TASK DETAILS:
Take the line that contains "zip(*points))), Vector(map(max, zip(*points)))" and each line after it in the material below, and transcribe them exactly, stopping at the end.

RECORDED DATA:
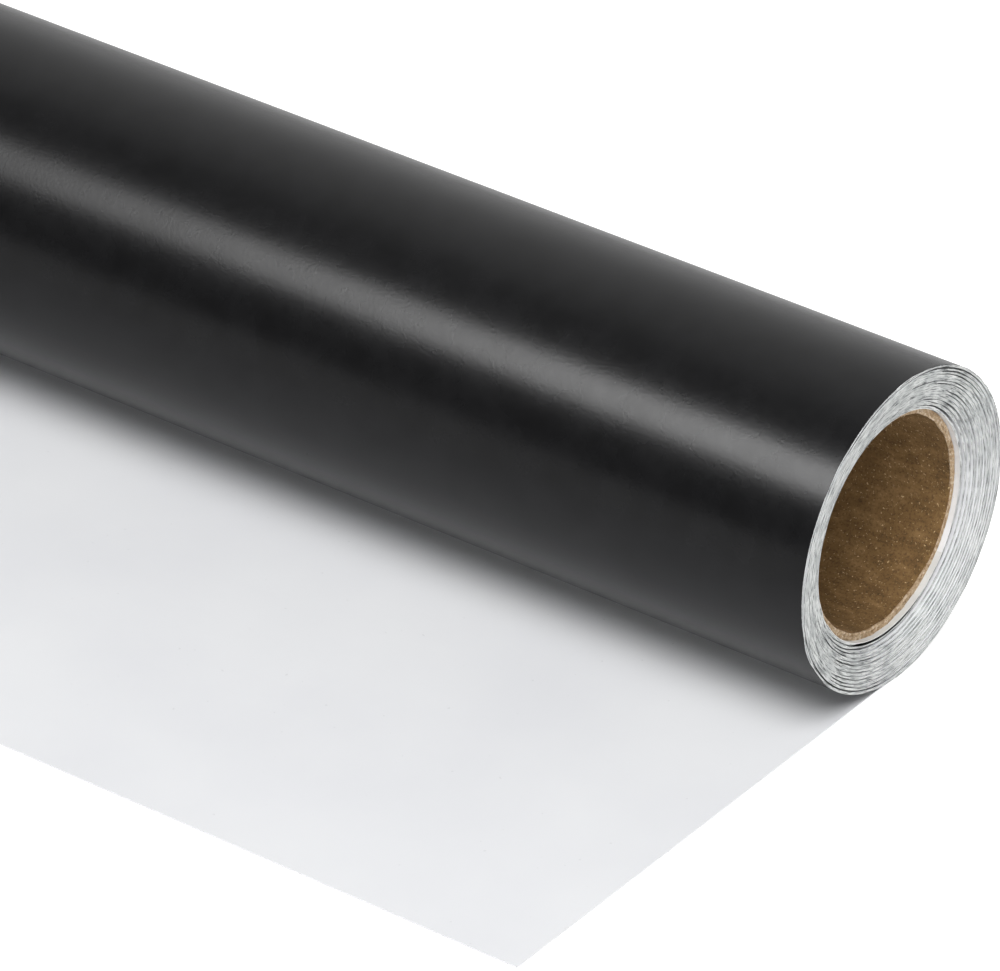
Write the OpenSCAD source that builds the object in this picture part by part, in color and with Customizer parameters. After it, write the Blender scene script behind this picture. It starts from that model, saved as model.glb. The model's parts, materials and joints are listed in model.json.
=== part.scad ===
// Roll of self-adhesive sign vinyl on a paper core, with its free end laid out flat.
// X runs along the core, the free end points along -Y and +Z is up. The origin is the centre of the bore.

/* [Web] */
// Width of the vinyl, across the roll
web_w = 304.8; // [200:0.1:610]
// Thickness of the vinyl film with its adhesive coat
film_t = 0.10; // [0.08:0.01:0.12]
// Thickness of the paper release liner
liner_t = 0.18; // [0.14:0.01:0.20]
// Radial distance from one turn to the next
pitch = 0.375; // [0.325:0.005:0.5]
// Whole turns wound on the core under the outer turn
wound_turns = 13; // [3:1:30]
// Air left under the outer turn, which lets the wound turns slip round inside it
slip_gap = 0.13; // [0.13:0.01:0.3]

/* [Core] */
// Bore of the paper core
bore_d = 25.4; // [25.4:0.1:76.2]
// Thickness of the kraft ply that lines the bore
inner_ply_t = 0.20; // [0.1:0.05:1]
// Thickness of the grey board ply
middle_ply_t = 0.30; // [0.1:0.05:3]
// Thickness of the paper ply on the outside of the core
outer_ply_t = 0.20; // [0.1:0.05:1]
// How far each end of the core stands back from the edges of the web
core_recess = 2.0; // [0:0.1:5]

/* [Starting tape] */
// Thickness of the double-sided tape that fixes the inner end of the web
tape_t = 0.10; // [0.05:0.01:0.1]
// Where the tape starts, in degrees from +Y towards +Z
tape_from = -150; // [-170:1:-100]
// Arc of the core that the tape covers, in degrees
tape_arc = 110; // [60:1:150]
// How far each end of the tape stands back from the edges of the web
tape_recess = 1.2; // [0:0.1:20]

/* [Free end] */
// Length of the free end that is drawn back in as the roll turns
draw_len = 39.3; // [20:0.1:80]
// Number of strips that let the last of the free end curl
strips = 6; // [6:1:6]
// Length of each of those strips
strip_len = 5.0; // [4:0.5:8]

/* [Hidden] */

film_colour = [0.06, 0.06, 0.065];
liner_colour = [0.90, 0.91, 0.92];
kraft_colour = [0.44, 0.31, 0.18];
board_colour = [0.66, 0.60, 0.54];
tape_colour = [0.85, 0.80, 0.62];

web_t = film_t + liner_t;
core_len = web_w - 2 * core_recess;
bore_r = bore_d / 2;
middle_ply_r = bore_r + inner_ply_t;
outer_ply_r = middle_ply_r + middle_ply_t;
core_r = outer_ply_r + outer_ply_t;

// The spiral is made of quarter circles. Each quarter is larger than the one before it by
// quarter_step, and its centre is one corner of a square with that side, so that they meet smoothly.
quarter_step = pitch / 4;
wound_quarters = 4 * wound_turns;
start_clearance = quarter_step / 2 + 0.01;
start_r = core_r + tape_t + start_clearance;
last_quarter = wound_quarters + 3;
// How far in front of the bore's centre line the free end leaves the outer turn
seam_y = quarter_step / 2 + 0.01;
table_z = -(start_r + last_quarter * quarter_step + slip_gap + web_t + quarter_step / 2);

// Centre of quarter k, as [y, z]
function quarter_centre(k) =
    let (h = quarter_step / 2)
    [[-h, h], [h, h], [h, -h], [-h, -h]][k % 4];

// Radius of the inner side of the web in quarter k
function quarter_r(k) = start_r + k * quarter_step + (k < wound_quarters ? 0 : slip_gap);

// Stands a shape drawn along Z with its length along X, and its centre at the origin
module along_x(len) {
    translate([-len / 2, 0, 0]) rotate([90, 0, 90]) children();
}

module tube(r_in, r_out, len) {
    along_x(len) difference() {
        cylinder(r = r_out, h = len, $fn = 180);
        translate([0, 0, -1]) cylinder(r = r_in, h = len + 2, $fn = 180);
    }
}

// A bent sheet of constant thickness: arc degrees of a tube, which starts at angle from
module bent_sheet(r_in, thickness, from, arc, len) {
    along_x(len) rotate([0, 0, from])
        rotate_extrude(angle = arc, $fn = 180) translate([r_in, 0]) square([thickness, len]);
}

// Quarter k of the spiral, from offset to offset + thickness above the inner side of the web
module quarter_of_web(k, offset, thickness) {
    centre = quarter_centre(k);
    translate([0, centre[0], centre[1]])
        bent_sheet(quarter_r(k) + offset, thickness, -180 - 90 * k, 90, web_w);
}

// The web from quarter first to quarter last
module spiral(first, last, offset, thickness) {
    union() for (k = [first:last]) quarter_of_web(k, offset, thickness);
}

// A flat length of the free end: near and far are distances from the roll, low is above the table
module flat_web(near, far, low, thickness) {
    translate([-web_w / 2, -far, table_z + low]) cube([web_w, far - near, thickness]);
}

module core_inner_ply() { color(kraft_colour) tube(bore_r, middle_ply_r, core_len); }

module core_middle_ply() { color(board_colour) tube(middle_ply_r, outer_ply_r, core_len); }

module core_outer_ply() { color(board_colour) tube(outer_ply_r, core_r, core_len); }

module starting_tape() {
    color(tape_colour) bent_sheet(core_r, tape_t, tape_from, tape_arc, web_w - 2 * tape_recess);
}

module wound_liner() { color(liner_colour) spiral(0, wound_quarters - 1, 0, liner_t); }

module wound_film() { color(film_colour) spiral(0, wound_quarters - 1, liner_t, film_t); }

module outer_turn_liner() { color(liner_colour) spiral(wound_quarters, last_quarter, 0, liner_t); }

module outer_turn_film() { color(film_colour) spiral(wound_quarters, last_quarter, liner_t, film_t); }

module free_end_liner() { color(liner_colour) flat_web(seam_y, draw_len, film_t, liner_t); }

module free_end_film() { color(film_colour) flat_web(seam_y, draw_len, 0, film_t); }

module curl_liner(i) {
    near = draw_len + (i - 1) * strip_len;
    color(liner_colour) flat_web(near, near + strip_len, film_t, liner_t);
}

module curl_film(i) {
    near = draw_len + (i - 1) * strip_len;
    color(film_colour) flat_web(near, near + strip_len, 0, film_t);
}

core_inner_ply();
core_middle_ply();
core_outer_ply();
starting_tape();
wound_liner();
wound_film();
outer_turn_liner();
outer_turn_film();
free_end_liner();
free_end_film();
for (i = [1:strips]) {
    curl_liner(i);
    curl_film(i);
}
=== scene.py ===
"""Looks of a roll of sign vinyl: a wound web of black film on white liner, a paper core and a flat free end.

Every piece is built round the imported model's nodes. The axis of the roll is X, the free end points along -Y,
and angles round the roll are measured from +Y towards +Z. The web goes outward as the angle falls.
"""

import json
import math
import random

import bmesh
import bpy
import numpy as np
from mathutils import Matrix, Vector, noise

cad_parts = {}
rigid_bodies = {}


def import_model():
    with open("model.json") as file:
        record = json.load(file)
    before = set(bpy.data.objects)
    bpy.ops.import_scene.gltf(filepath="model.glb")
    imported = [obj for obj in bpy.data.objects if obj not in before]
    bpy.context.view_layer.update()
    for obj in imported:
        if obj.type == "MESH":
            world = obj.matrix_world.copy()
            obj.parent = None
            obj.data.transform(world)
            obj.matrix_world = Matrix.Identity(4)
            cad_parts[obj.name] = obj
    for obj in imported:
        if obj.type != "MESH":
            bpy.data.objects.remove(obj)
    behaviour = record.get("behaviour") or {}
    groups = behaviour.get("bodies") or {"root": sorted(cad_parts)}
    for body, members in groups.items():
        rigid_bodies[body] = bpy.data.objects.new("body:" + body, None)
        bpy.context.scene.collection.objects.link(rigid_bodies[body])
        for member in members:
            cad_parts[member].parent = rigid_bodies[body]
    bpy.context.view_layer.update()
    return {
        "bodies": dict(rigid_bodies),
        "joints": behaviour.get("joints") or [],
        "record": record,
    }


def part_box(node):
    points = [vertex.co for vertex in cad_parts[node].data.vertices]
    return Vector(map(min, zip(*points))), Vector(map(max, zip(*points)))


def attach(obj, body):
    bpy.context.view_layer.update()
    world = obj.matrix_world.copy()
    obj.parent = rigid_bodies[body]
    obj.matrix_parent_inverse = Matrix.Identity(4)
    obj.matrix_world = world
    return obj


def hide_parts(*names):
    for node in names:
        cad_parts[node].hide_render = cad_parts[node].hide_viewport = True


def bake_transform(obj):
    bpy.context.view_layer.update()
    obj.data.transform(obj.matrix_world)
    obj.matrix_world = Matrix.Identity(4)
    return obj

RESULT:
    return Vector(map(min, zip(*points))), Vector(map(max, zip(*points)))


def attach(obj, body):
    bpy.context.view_layer.update()
    world = obj.matrix_world.copy()
    obj.parent = rigid_bodies[body]
    obj.matrix_parent_inverse = Matrix.Identity(4)
    obj.matrix_world = world
    return obj


def hide_parts(*names):
    for node in names:
        cad_parts[node].hide_render = cad_parts[node].hide_viewport = True


def bake_transform(obj):
    bpy.context.view_layer.update()
    obj.data.transform(obj.matrix_world)
    obj.matrix_world = Matrix.Identity(4)
    return obj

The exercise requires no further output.